Tim Gluckman led two walks as part of 2017 Antiuniversity and took part as a student in the 1968 Antiuniversity.

My father, Max Gluckman (1911-1975), was a founding member of the influential Manchester School in social anthropology and a lifelong anti-racist and anti-colonial political thinker. He was one of the very few people in the UK at the time who worked to change public attitudes towards the Mau-Mau by making broadcasts on the BBC and writing articles in the then ‘Manchester Guardian’.

This is a short, no-budget film about his life and work. After a short introduction to Max’s colourful life, the film features excerpts from a paper read by the author Prof. Pnina Werbner. Her text deals with the ‘amnesia’ displayed by many radical critiques of social anthropology concerning the Manchester School of which Max Gluckman was a founding member.

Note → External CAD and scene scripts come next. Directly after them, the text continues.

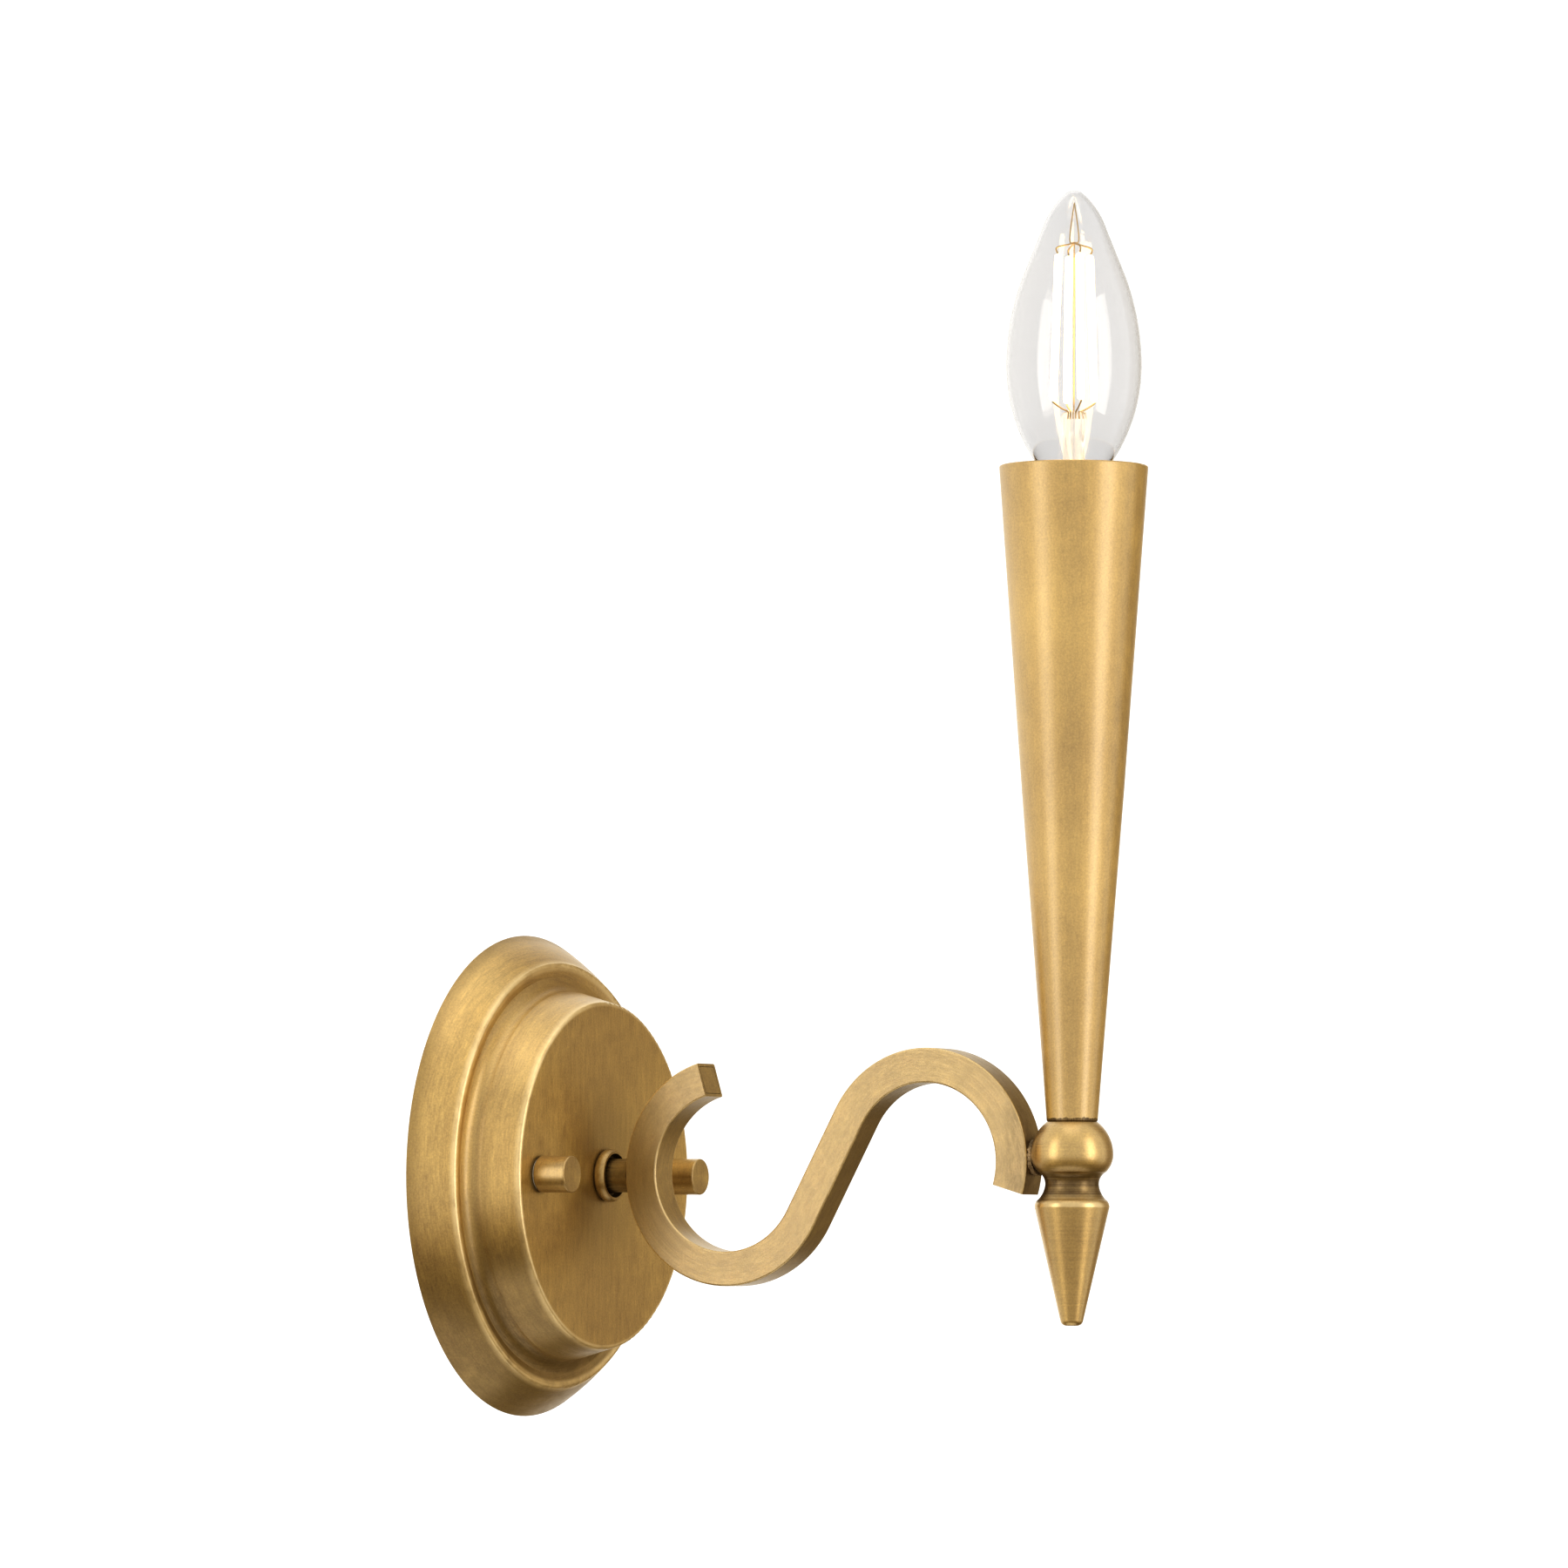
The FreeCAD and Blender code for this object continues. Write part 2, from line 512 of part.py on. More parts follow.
def swept_tube(label, corners, radius):
    """A round wire along a rounded path."""
    path = rounded_path(corners)
    start = corners[0][0]
    heading = corners[1][0] - start
    section = Part.Wire([Part.Circle(start, heading, radius).toShape()])
    solid = path.makePipeShell([section], True, False)
    expected = math.pi * radius * radius * path.Length
    if abs(solid.Volume - expected) > 0.01 * expected:
        raise RuntimeError("the sweep %s has a wrong volume" % label)
    radii = ", ".join("%.1f" % bend for place_of_bend, bend in corners[1:-1])
    print("%s: length %.1f mm, bend radii %s" % (label, path.Length, radii))
    piece = doc.addObject("Part::Feature", "Wire_" + label)
    piece.Shape = solid
    piece.Label = label
    piece.Placement = FreeCAD.Placement()
    return piece


# ---------------------------------------------------------------- wall fixing

def make_backplate():
    """The spun shell, its outline followed from the wall to the centre and back inside."""
    hole = nipple_radius + 0.3
    outline = [
        (plate_radius, 0, bevel_bow),
        (ridge_radius + ridge_round * 0.75, ridge_reach - ridge_round * 0.55, ridge_round),
        (ridge_radius - ridge_round * 0.5, ridge_reach - ridge_round * 0.1),
        (channel_radius, channel_reach, -cove_round),
        (drum_foot_radius, drum_foot_reach),
        (drum_radius + drum_round * 0.24, drum_reach - drum_round * 0.82, drum_round),
        (drum_radius - drum_round * 0.7, drum_reach),
        (hole, drum_reach),
        (hole, drum_reach - plate_wall),
        (drum_radius - plate_wall, drum_reach - plate_wall),
        (drum_foot_radius - plate_wall * 1.05, drum_foot_reach - plate_wall * 0.3,
         cove_round + plate_wall),
        (channel_radius - plate_wall * 0.2, channel_reach - plate_wall),
        (ridge_radius - plate_wall * 0.2, ridge_reach - plate_wall * 1.1),
        (plate_radius - plate_wall * 1.25, 0),
    ]
    plate = turned("backplate", outline)
    holes = [(half_spacing * side, 0, stud_hole_radius) for name, side in SIDES]
    pocket(plate, "plate_stud_holes", circles=holes)
    place(plate, rotation=OUTWARD)


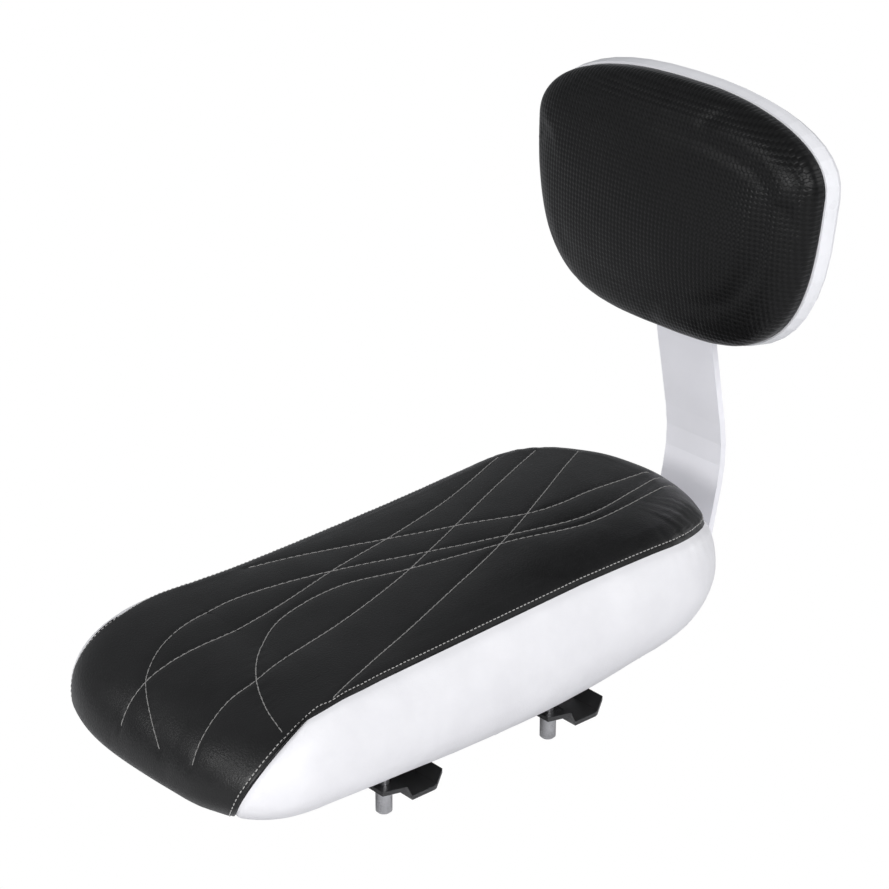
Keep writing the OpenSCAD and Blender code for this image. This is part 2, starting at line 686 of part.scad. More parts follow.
// Shell: a shallow moulded tray whose rim shows round the pad
screw_x = 72;
screw_vs = [-66, 18];
module at_shell_screws() {
  for (x = [-screw_x, screw_x])
    for (v = screw_vs)
      translate([x, v, 0])
        children();
}
shell_rim = [[0, 0], [-0.9, -0.35], [-1.2, -0.6], [0.6, -0.86], [5, -1]];
module backrest_shell() {
  n = pad_ring_n;
  rows = len(shell_rim);
  outer = [for (s = shell_rim) each pad_ring(s[0], s[1] * shell_depth)];
  inner = [for (s = shell_rim)
    each pad_ring(s[0] + shell_t, s[1] * (shell_depth - shell_t))];
  second = rows * n;
  sides = [for (r = [0 : rows - 2]) each flipped(belt(r * n, (r + 1) * n, n))];
  back = flat_faces((rows - 1) * n, n);
  skin_faces = concat(sides, back);
  color([0.93, 0.93, 0.95])
    in_pad_frame()
      difference() {
        union() {
          polyhedron(concat(outer, inner),
            concat(skin_faces, [for (f = flipped(skin_faces)) f + [second, second, second]],
              belt(0, second, n)), convexity = 6);
          for (v = pad_bolt_vs)
            translate([0, v, 0.5 - shell_depth])
              cylinder(h = shell_depth - board_t - 0.6, r = 10, $fn = 40);
          at_shell_screws()
            translate([0, 0, 0.5 - shell_depth])
              cylinder(h = shell_depth - board_t - 0.6, r = 5, $fn = 32);
        }
        for (v = pad_bolt_vs)
          translate([0, v, -30]) cylinder(h = 40, r = 3.3, $fn = 40);
        at_shell_screws() translate([0, 0, -30]) cylinder(h = 40, r = 2.3, $fn = 32);
      }
}

bar_back_q = bar_q - bar_t / 2 - 0.02;
module backrest_bolts() {
  color("silver")
    at_pad_bolts()
      translate([0, 0, bar_back_q - washer_t - bolt_head_h])
        button_bolt(bar_t + washer_t + shell_depth + 1);
}
module backrest_washers() {
  color("silver")
    at_pad_bolts() translate([0, 0, bar_back_q - washer_t]) plain_washer();
}
module backrest_tee_nuts() {
  color("silver")
    at_pad_bolts() translate([0, 0, 0.1]) tee_nut(5);
}
module shell_screws() {
  color("silver")
    in_pad_frame()
      at_shell_screws()
        translate([0, 0, -shell_depth - 2])
          union() {
            cylinder(h = 1.9, r1 = 2.8, r2 = 4, $fn = 32);
            cylinder(h = shell_depth + 1, r = 2, $fn = 32);
          }
}

seat_cover();
side_band();
seat_foam();
base_pan();
rest_strips();
cover_staples();
clamp_studs();
stud_washers();
lock_nuts();
dog_front_left();
dog_front_right();
dog_rear_left();
dog_rear_right();
sleeve_nut_front_left();
sleeve_nut_front_right();
sleeve_nut_rear_left();
sleeve_nut_rear_right();
bracket();
bracket_bolts();
bracket_washers();
bracket_tee_nuts();
backrest_shell();
backrest_board();
backrest_foam();
backrest_cover();
backrest_bolts();
backrest_washers();
backrest_tee_nuts();
shell_screws();
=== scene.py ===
"""Rear passenger seat for a bicycle carrier: upholstery, materials, light and camera."""
import json
import math
import bpy
import numpy as np
from mathutils import Matrix, Vector, noise
from mathutils.bvhtree import BVHTree
from mathutils.kdtree import KDTree


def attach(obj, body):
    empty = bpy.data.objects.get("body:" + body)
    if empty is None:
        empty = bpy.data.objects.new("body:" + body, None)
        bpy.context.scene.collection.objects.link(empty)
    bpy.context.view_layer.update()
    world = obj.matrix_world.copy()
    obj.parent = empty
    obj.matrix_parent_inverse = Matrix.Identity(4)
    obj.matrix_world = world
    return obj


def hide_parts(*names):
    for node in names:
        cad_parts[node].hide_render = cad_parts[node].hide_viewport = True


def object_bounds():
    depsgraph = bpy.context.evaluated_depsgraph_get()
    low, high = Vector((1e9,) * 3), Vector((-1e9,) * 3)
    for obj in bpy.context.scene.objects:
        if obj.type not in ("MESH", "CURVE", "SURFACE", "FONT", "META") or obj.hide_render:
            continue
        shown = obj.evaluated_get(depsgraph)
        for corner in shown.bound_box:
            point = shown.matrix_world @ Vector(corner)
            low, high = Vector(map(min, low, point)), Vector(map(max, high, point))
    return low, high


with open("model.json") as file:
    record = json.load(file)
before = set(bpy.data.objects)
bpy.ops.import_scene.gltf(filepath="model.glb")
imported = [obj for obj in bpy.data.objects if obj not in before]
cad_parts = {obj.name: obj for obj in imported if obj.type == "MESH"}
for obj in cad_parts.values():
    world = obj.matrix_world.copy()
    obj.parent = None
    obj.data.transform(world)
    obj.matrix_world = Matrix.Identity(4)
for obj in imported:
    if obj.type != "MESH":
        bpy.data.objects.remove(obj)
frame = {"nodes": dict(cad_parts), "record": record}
cad_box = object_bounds()

MM = 0.001


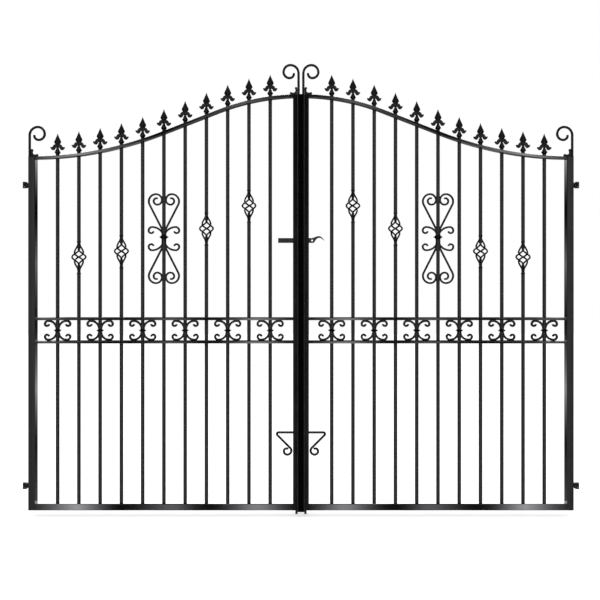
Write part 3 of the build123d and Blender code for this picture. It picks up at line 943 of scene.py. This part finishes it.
def studioWorld():
    world = bpy.data.worlds.new("studio")
    bpy.context.scene.world = world
    world.cycles.sampling_method = "NONE"  # so that the paint meets the strips by reflection alone
    world.use_nodes = True
    tree = world.node_tree
    tree.nodes.clear()
    direction = addNode(tree, "ShaderNodeTexCoord").outputs["Generated"]
    parts = addNode(tree, "ShaderNodeSeparateXYZ", {"Vector": direction}).outputs
    sideways = addNode(tree, "ShaderNodeMath", {0: parts["X"]}, operation="ABSOLUTE")
    forwards = addNode(tree, "ShaderNodeMath", {0: parts["Y"], 1: -1.0}, operation="MULTIPLY")
    around = addNode(
        tree, "ShaderNodeMath", {0: sideways.outputs[0], 1: forwards.outputs[0]}, operation="ARCTAN2"
    ).outputs[0]
    above = addNode(tree, "ShaderNodeMath", {0: parts["Z"]}, operation="ARCSINE").outputs[0]
    light = lightProfile(tree, around, studio["lowFront"])
    for name, (low, high) in studio["risesTo"].items():
        lift = addNode(
            tree, "ShaderNodeMapRange",
            {"Value": above, "From Min": radians(low), "From Max": radians(high)},
            interpolation_type="SMOOTHSTEP",
        )
        higher = lightProfile(tree, around, studio[name])
        light = addNode(
            tree, "ShaderNodeMix", {0: lift.outputs["Result"], 2: light, 3: higher}
        ).outputs[0]
    for name, reach in (("flankBands", "flankReach"), ("overhead", "overheadReach")):
        level = lightProfile(tree, above, studio[name])
        mask = lightProfile(tree, around, studio[reach], power=1.0)
        light = addNode(
            tree, "ShaderNodeMath", {0: level, 1: mask, 2: light}, operation="MULTIPLY_ADD"
        ).outputs[0]
    strength = addNode(
        tree, "ShaderNodeMath", {0: light, 1: studio["paintMirror"]}, operation="DIVIDE"
    )
    plain = (1.0, 1.0, 1.0, 1.0)
    mirrored = addNode(
        tree, "ShaderNodeBackground",
        {"Color": linearColour(studio["stripTint"]), "Strength": strength.outputs[0]},
    )
    ambient = addNode(
        tree, "ShaderNodeBackground", {"Color": plain, "Strength": studio["ambient"]}
    )
    white = addNode(tree, "ShaderNodeBackground", {"Color": plain, "Strength": 1.0})
    path = addNode(tree, "ShaderNodeLightPath").outputs
    lit = addNode(
        tree, "ShaderNodeMixShader",
        {0: path["Is Glossy Ray"], 1: ambient.outputs[0], 2: mirrored.outputs[0]},
    )
    seen = addNode(
        tree, "ShaderNodeMath", {0: path["Is Camera Ray"], 1: path["Is Transmission Ray"]},
        operation="MAXIMUM",
    )
    shown = addNode(
        tree, "ShaderNodeMixShader", {0: seen.outputs[0], 1: lit.outputs[0], 2: white.outputs[0]}
    )
    addNode(tree, "ShaderNodeOutputWorld", {"Surface": shown.outputs[0]})


# White floor that shows plain white to the camera, less the gate's shadow
def studioFloor():
    tips = min(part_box(f"{side}_drop_bolt")[0].z for side in hands)
    half = studio["floorSize"] / 2
    mesh = bpy.data.meshes.new("floor")
    mesh.from_pydata(
        [(midX - half, -half, tips), (midX + half, -half, tips), (midX + half, half, tips),
         (midX - half, half, tips)], [], [(0, 1, 2, 3)])
    floor = bpy.data.objects.new("floor", mesh)
    bpy.context.scene.collection.objects.link(floor)
    material = bpy.data.materials.new("pale_studio_floor")
    material.use_nodes = True
    tree = material.node_tree
    tree.nodes.clear()
    matt = addNode(
        tree, "ShaderNodeBsdfDiffuse", {"Color": linearColour(studio["floorColour"])}
    )
    glow = addNode(tree, "ShaderNodeEmission", {"Strength": studio["floorGlow"]})
    path = addNode(tree, "ShaderNodeLightPath").outputs
    dark = addNode(tree, "ShaderNodeEmission", {"Strength": 0.0})
    fill = addNode(
        tree, "ShaderNodeMixShader",
        {0: path["Is Camera Ray"], 1: dark.outputs[0], 2: glow.outputs[0]},
    )
    both = addNode(tree, "ShaderNodeAddShader", {0: matt.outputs[0], 1: fill.outputs[0]})
    addNode(tree, "ShaderNodeOutputMaterial", {"Surface": both.outputs[0]})
    mesh.materials.append(material)
    floor.visible_glossy = False  # the paint reflects the studio wrap down to its lower edge


# The photograph's viewpoint: level, square on, 3.4 m from the front faces
view = {
    "distance": 3.4, "height": 1168 * mm, "lens": 46.4, "sensor": 36, "shiftX": -0.0016,
    "shiftY": -0.0917,
}


def photoCamera():
    camera = bpy.data.cameras.new("camera")
    camera.lens = view["lens"]
    camera.sensor_width = view["sensor"]
    camera.shift_x = view["shiftX"]
    camera.shift_y = view["shiftY"]
    obj = bpy.data.objects.new("camera", camera)
    obj.location = (midX, -halfDepth - view["distance"], baseZ + view["height"])
    obj.rotation_euler = (pi / 2, 0, 0)
    bpy.context.scene.collection.objects.link(obj)
    bpy.context.scene.camera = obj


# One large soft lamp above and in front gives the floor its faint shadow
def softLamp():
    lamp = bpy.data.lights.new("overhead_softbox", "AREA")
    lamp.shape = "RECTANGLE"
    lamp.size, lamp.size_y = studio["lampWide"], studio["lampDeep"]
    lamp.energy = studio["lampPower"]
    obj = bpy.data.objects.new("overhead_softbox", lamp)
    obj.location = (midX, -studio["lampFront"], baseZ + studio["lampHeight"])
    obj.rotation_euler = (radians(studio["lampTilt"]), 0, 0)
    obj.visible_glossy = False
    bpy.context.scene.collection.objects.link(obj)


studioWorld()
studioFloor()
softLamp()
photoCamera()
bpy.context.scene.view_settings.view_transform = "Standard"
print("studio and camera set")
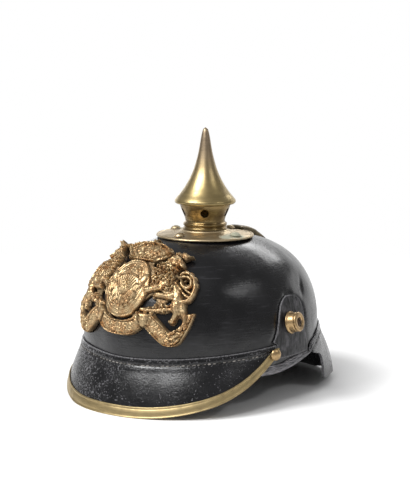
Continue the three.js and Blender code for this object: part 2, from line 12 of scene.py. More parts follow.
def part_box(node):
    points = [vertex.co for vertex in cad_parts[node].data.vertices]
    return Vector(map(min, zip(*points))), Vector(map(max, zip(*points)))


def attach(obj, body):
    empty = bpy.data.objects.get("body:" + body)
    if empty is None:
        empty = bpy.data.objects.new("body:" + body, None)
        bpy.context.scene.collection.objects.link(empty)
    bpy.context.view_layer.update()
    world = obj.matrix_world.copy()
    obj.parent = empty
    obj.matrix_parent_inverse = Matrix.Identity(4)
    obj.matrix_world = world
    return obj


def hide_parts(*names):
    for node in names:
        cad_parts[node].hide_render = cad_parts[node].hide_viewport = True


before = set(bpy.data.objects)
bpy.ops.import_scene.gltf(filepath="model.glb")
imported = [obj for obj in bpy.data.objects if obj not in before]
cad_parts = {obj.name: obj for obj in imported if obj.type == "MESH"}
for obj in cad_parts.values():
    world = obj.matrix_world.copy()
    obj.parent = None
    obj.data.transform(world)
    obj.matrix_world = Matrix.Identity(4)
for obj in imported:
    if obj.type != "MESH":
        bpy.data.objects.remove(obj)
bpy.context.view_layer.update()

bl_info = {
    "name": "Spiked Helmet",
    "version": (1, 0, 0),
    "blender": (4, 5, 0),
    "location": "View3D > Sidebar > Helmet",
    "description": "Builds the leather, brass and stage of a spiked helmet",
    "category": "Add Mesh",
}

# Lengths are millimetres and angles degrees, from the spike's axis on the floor: -Y is the front
# and +X the wearer's left. A plan angle runs from the front (0) over the wearer's left (90).
MM = 0.001
SPIKE_LOW, SPIKE_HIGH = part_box("spike")
SHELL_LOW, SHELL_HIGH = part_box("leather_shell")
AXIS_Y = (SPIKE_LOW[1] + SPIKE_HIGH[1]) / 2
GAP = 0.35
HALF_WIDTH = (SHELL_HIGH[0] - SHELL_LOW[0]) / 2 / MM
HALF_LENGTH = (SHELL_HIGH[1] - SHELL_LOW[1]) / 2 / MM
EQUATOR = 47.0
RISE = SHELL_HIGH[2] / MM - EQUATOR
ROUNDNESS = 2.6
SHELL_EDGE = {"front": 34.6, "rear": 38.7}
RIM = {"front": 26.4, "rear": 34.3, "wall": 4.6, "swelling": 1.3}
BULGE = {"angle": -43.0, "reach": 28.0, "share": 0.045, "top": 118.0, "full": 72.0}
FLANGE = 6.5
BEND = 5.0
FRONT_WALL = 2.0
STITCH_DROP = 5.3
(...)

In particular her paper focuses on the seminal essay by MG ‘The Bridge: Analysis of Social Situation in in Zululand’. The images in the film mainly consist of photos Max and Mary Gluckman took in Zululand and Barotseland between 1938 and 1940. These photos have been digitised by the Royal Anthropological Institute who have kindly given permission for their use in this film. Max and Mary were amongst the first social scientists to use a camera (B&W) to show the realities of social relations between people of colour and Caucasians. Part of that reality was that MG was banned from entering Zululand.

Later this year the first biography of MG ‘The Enigma of Max Gluckman’ by Prof. Robert Gordon will be published.